The bank also raised its forecast for this year’s current account surplus to 3% of GDP from 2% projected previously.
“Our upward revision reflects rising commodity prices, strong pick-up in electronic exports and a slight expected slowdown in capital- and consumer-good import growth,” it said.
Stanchart said investments were expected to see a slight pick-up this year with little positive impulse for oil and gas investments amid still-cautious sentiment following the previous price collapse.
“The slowdown in property transactions may also suppress investment in structures,” it said.
However, it said, the Government’s infrastructure projects should provide some positive momentum as seen last year whereby government projects awarded rose nearly 19%.
The bank said average headline inflation forecast this year has also been raised to 3.6%, higher than the central bank’s forecast of 2%-3%, due to subsidy rationalisation and higher local fuel prices.
It said household consumption might eased relative to 2016 as an unfavourable base effect was expected to kick in from the second half of this year coupled with the softening of labour market.

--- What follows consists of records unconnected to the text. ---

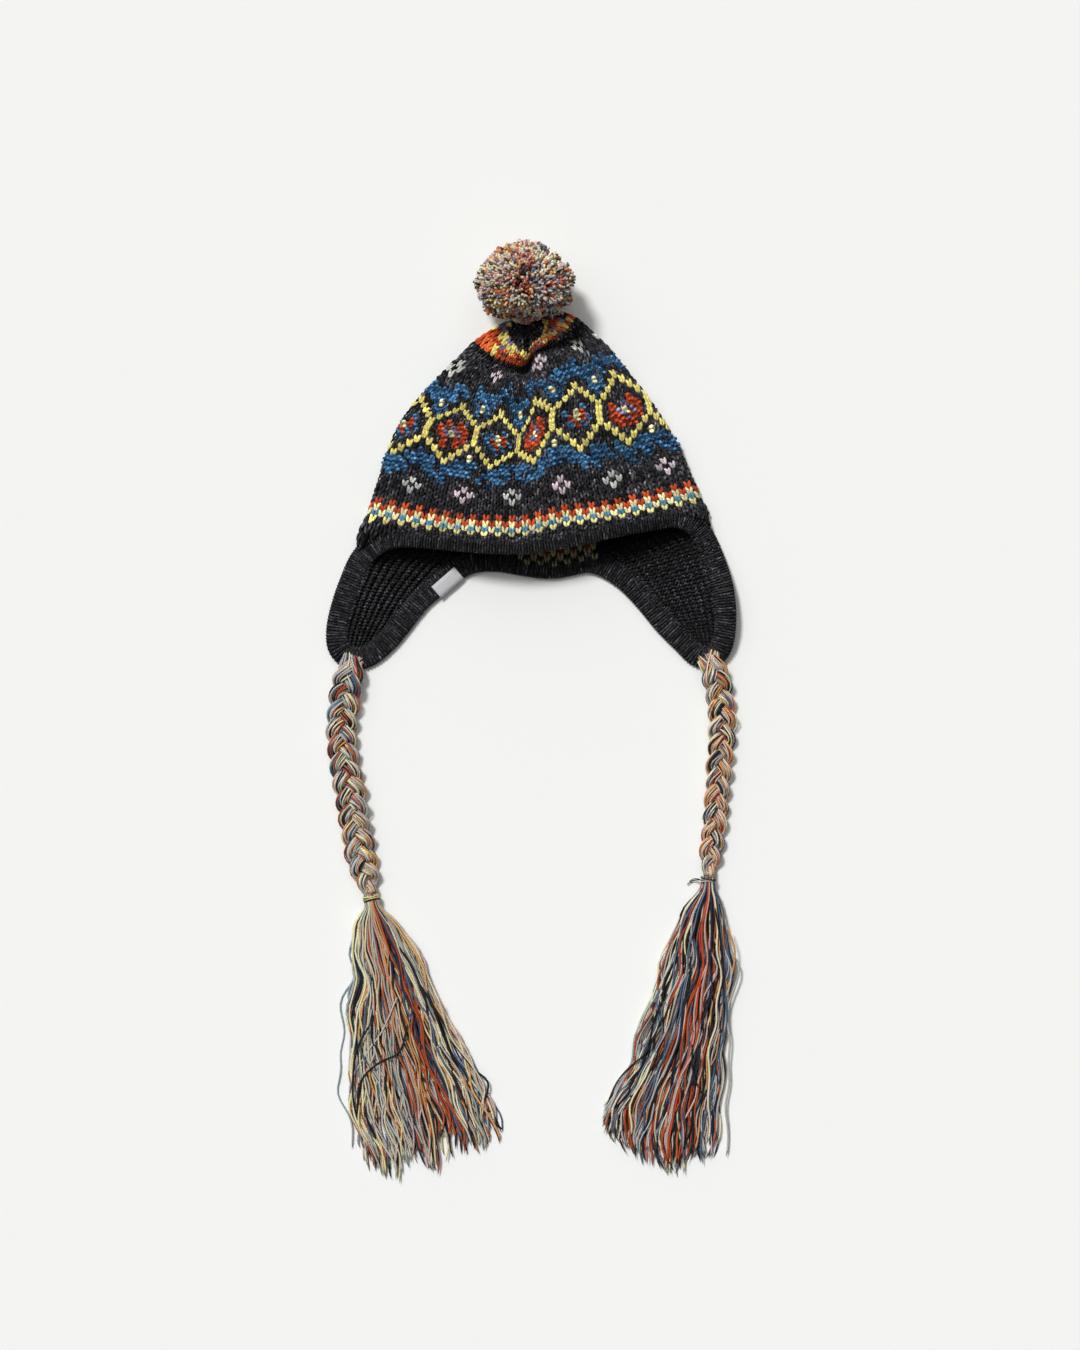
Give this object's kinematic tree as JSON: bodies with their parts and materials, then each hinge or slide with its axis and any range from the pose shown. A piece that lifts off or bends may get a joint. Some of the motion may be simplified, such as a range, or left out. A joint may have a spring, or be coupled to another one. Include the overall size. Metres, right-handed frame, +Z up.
{
  "type": "knitted beanie with ear flaps, pompom and braided ties",
  "caption": "Flat-lying patterned knit hat with ribbed ear flaps, a bound edge, a pompom and braided ties ending in tassels.",
  "frame": {"origin": "on the surface that the hat lies on, under the middle of the hat's own box, the ties left out", "axes": "+Z up from the surface, +Y from the mouth towards the pompom, +X to the right as seen from above with the front panel up"},
  "size_m": [0.3089, 0.7073, 0.0712],
  "materials": {
    "patterned_knit": "stranded wool-blend knit, matt and slightly hairy",
    "charcoal_rib": "fine ribbed marl knit, matt",
    "label_tape": "smooth woven tape",
    "mixed_yarn": "loose plied yarns of many colours, matt"
  },
  "bodies": {
    "root": {"crown": "patterned_knit", "rim_binding": "charcoal_rib", "earflap_left": "charcoal_rib", "earflap_right": "charcoal_rib", "label": "label_tape", "pompom": "mixed_yarn", "braid_left_strand_1": "mixed_yarn", "braid_left_strand_2": "mixed_yarn", "braid_left_strand_3": "mixed_yarn", "tie_wrap_left": "mixed_yarn", "tassel_left": "mixed_yarn", "braid_right_strand_1": "mixed_yarn", "braid_right_strand_2": "mixed_yarn", "braid_right_strand_3": "mixed_yarn", "tie_wrap_right": "mixed_yarn", "tassel_right": "mixed_yarn"}
  },
  "joints": []
}
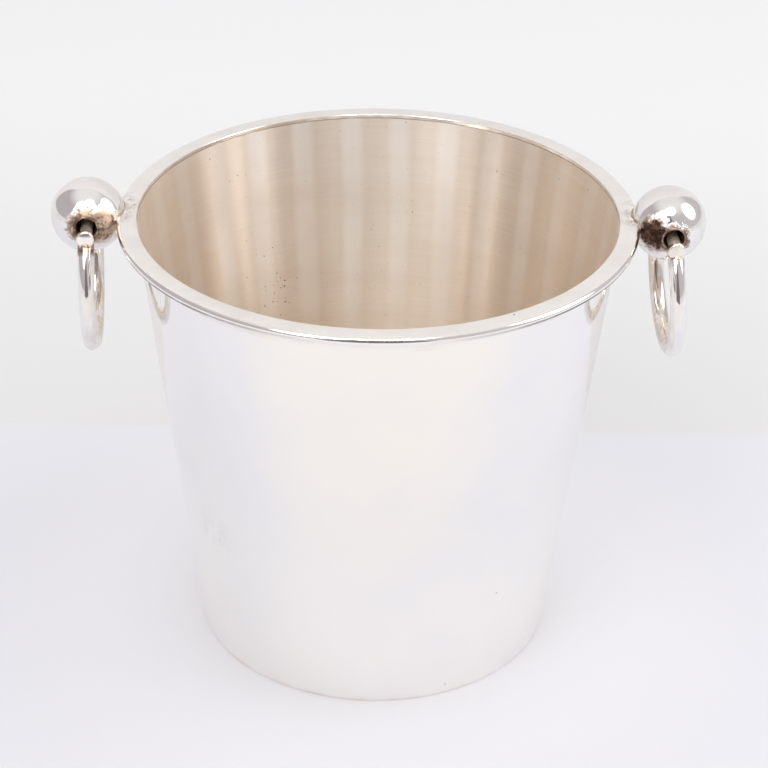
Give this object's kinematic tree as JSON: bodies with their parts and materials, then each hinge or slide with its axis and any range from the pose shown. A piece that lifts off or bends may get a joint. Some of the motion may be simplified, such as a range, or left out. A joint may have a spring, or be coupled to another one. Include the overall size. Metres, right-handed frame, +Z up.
{
  "type": "champagne bucket",
  "caption": "Tapered silver-plated champagne bucket with a flat-topped, coved rim and a C-shaped ring handle hanging from a hollow ball lug at either side.",
  "frame": {"origin": "centre of the underside, on the surface that the bucket stands on", "axes": "+Z up out of the mouth; +X through the two ball lugs, from the left handle to the right one; -Y towards the viewer"},
  "size_m": [0.2794, 0.2222, 0.2129],
  "materials": {
    "silver_outside": "polished",
    "silver_inside": "satin",
    "silver_handle": "polished",
    "silver_worn": "satin"
  },
  "bodies": {
    "root": {"body_wall": "silver_outside", "bottom_plate": "silver_inside", "foot_wire": "silver_outside", "rim_moulding": "silver_outside", "left_ball_front_half": "silver_handle", "left_ball_rear_half": "silver_handle", "left_pin_sleeve": "silver_worn", "right_ball_front_half": "silver_handle", "right_ball_rear_half": "silver_handle", "right_pin_sleeve": "silver_worn"},
    "left_handle": {"left_pivot_pin": "silver_worn", "left_front_cap": "silver_handle", "left_rear_cap": "silver_handle", "left_ring": "silver_handle"},
    "right_handle": {"right_pivot_pin": "silver_worn", "right_front_cap": "silver_handle", "right_rear_cap": "silver_handle", "right_ring": "silver_handle"}
  },
  "joints": [
    {"name": "left_ring_swing", "type": "hinge", "parent": "root", "child": "left_handle", "pos_m": [-0.1238, -0.00005, 0.1955], "axis": [-0.061, 0.9975, -0.0349], "range_deg": [-22, 236]},
    {"name": "right_ring_swing", "type": "hinge", "parent": "root", "child": "right_handle", "pos_m": [0.1238, 0.00005, 0.1955], "axis": [0.061, -0.9975, -0.0349], "range_deg": [-25, 232]}
  ]
}
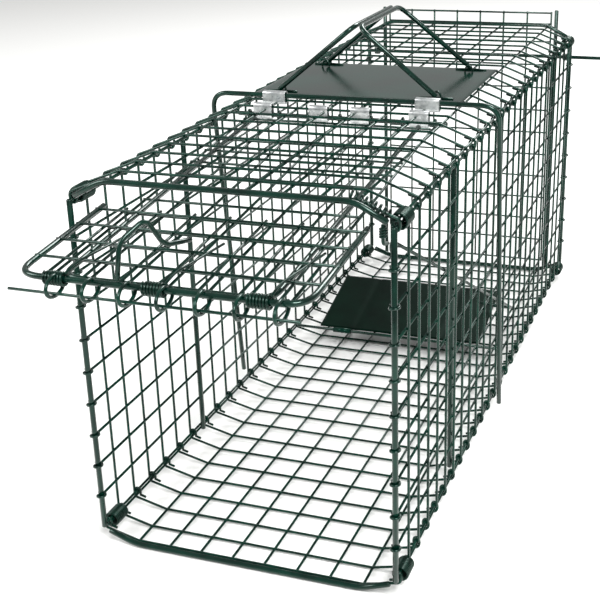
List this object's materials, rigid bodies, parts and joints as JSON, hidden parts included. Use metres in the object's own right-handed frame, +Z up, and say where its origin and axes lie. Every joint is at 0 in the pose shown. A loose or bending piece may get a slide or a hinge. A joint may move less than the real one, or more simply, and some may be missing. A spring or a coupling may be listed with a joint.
{
  "type": "live catch trap",
  "caption": "Welded wire cage trap with a set sloping door, sprung lock flap, treadle, sliding rear door, stay bail and folding handle.",
  "frame": {"origin": "middle of the underside of the front floor bar", "axes": "+Y from the open front to the rear door, +Z up, +X to the right seen from the front"},
  "size_m": [0.3038, 0.7851, 0.3456],
  "materials": {
    "green_wire": "glossy",
    "green_sheet": "glossy",
    "zinc_clip": "satin",
    "spring_steel": "satin"
  },
  "bodies": {
    "cage": {"back_lower_left_coil": "spring_steel", "back_lower_right_coil": "spring_steel", "back_post_left": "green_wire", "back_post_right": "green_wire", "back_upper_left_coil": "spring_steel", "back_upper_right_coil": "spring_steel", "bail_clip_left": "zinc_clip", "bail_clip_right": "zinc_clip", "door_clip_1": "zinc_clip", "door_clip_2": "zinc_clip", "door_clip_3": "zinc_clip", "door_clip_4": "zinc_clip", "door_hinge_rod": "green_wire", "floor_back_bar": "green_wire", "floor_front_bar": "green_wire", "floor_panel": "green_wire", "front_lower_left_coil": "spring_steel", "front_lower_right_coil": "spring_steel", "front_post_left": "green_wire", "front_post_right": "green_wire", "front_upper_left_coil": "spring_steel", "front_upper_right_coil": "spring_steel", "handle_plate": "green_sheet", "left_side_panel": "green_wire", "lock_eye_left": "green_wire", "lock_eye_right": "green_wire", "mid_post_left": "green_wire", "mid_post_right": "green_wire", "rear_guide_left": "green_wire", "rear_guide_right": "green_wire", "right_side_panel": "green_wire", "roof_back_bar": "green_wire", "roof_front_bar": "green_wire", "roof_panel": "green_wire", "treadle_rod": "green_wire", "trigger_hook": "green_wire"},
    "front_door": {"front_door": "green_wire", "door_edge_wire": "green_wire"},
    "lock_flap": {"lock_flap": "green_wire", "flap_spring_1": "spring_steel", "flap_spring_2": "spring_steel", "flap_spring_3": "spring_steel"},
    "stay_bail": {"stay_bail": "green_wire"},
    "left_handle": {"left_handle": "green_wire"},
    "right_handle": {"right_handle": "green_wire"},
    "treadle": {"treadle_plate": "green_sheet"},
    "trigger_rod": {"trigger_rod": "green_wire"},
    "rear_door": {"rear_door": "green_wire"},
    "rear_lock_rod": {"rear_lock_rod": "green_wire"}
  },
  "joints": [
    {"name": "front_door_swing", "type": "hinge", "parent": "cage", "child": "front_door", "pos_m": [0, 0.2286, 0.2782], "axis": [1, 0, 0], "range_deg": [0, 47]},
    {"name": "lock_flap_swing", "type": "hinge", "parent": "front_door", "child": "lock_flap", "pos_m": [0, -0.09858, 0.25449], "axis": [1, 0, 0], "range_deg": [0, 39]},
    {"name": "stay_bail_swing", "type": "hinge", "parent": "cage", "child": "stay_bail", "pos_m": [0, 0.254, 0.2885], "axis": [1, 0, 0], "range_deg": [-95, 0]},
    {"name": "left_handle_fold", "type": "hinge", "parent": "cage", "child": "left_handle", "pos_m": [-0.0686, 0.33, 0.2905], "axis": [0, -1, 0], "range_deg": [0, 125]},
    {"name": "right_handle_fold", "type": "hinge", "parent": "cage", "child": "right_handle", "pos_m": [0.0686, 0.33, 0.2905], "axis": [0, 1, 0], "range_deg": [0, 125]},
    {"name": "treadle_tilt", "type": "hinge", "parent": "cage", "child": "treadle", "pos_m": [0, 0.386, 0.02], "axis": [1, 0, 0], "range_deg": [-12, 0]},
    {"name": "trigger_rod_slide", "type": "slide", "parent": "cage", "child": "trigger_rod", "axis": [0, 0.8936, -0.449], "range_m": [0, 0.006]},
    {"name": "rear_door_lift", "type": "slide", "parent": "cage", "child": "rear_door", "axis": [0, 0, 1], "range_m": [0, 0.23]},
    {"name": "rear_lock_rod_slide", "type": "slide", "parent": "cage", "child": "rear_lock_rod", "axis": [1, 0, 0], "range_m": [0, 0.2]}
  ],
  "couplings": [
    {"joint": "lock_flap_swing", "follows": "front_door_swing", "ratio": 0.8085},
    {"joint": "trigger_rod_slide", "follows": "treadle_tilt", "m_per_rad": -0.02387}
  ]
}
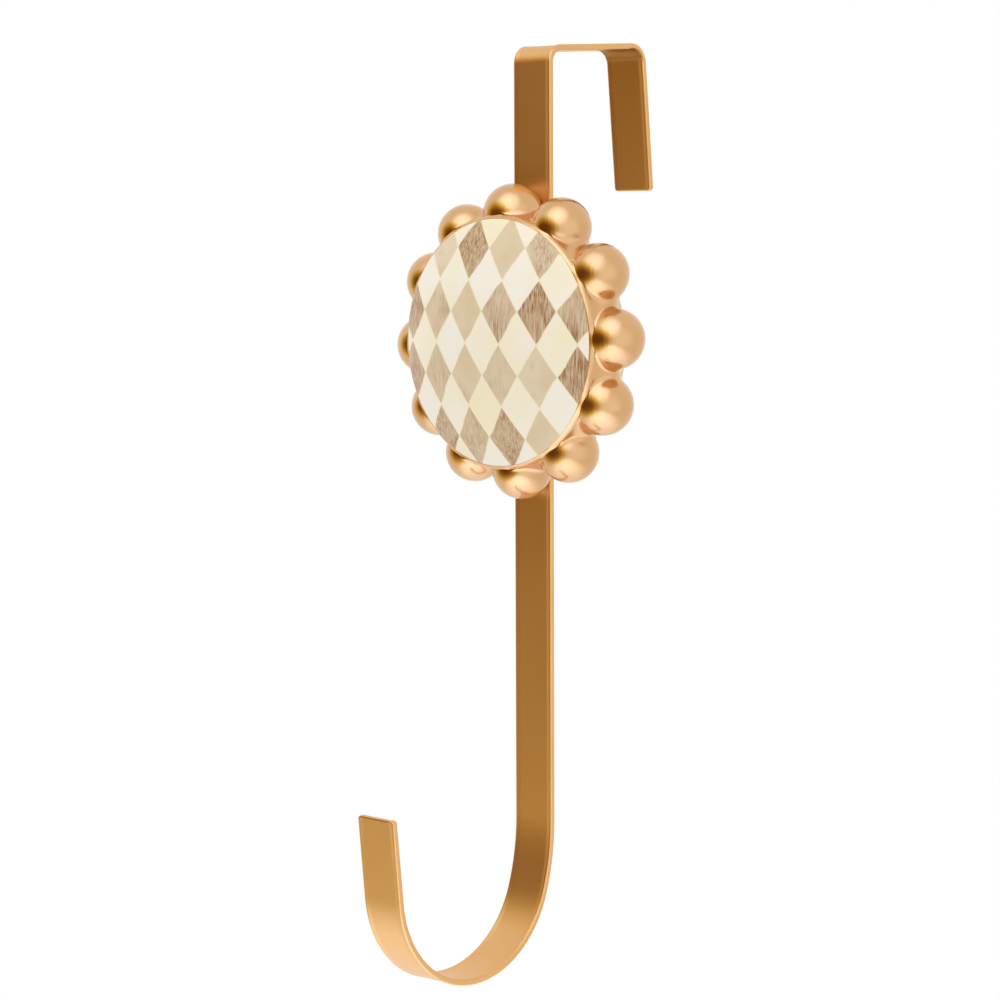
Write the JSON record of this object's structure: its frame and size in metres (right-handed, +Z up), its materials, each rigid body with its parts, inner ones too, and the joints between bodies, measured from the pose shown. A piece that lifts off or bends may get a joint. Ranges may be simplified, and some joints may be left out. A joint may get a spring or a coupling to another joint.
{
  "type": "wreath hanger",
  "caption": "Over-door wreath hanger: a bent flat bar with a rear clip and a J hook, and a round beaded medallion with a domed painted face on its front.",
  "frame": {"origin": "on the plane of the door's face, in the middle of the bar, level with the door's top edge", "axes": "+Z up, +X to the right seen from the front, -Y towards the viewer, +Y into the door"},
  "size_m": [0.1056, 0.1299, 0.3136],
  "materials": {
    "bar": "satin antique gold",
    "casting": "satin pale gold",
    "dome": "glossy glaze, painted in cream and taupe",
    "screws": "plain zinc"
  },
  "bodies": {
    "root": {"hanger_bar": "bar", "medallion_casting": "casting", "medallion_dome": "dome", "medallion_screws": "screws"}
  },
  "joints": []
}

“The unemployment rate was relatively high at 3.5% in December last year and employment growth was just 0.6% yoy,” it said.
Stanchart said wage growth was projected to be lower this year as compared to last year weighed by the stronger rise in inflation.
On monetary policy, it said, Bank Negara Malaysia (BNM) was expected to keep it unchanged this year.
“BNM may prefer to take a wait-and-see stance, especially amid increased external market uncertainty and higher inflation,” it said.
It said onshore foreign exchange (FX) trading liquidity was low and any surge in US dollar strength might resulted in higher foreign exchange volatility.
“As such, the central bank may refrain from loosening monetary policy, which could result in increased FX volatility,” it said.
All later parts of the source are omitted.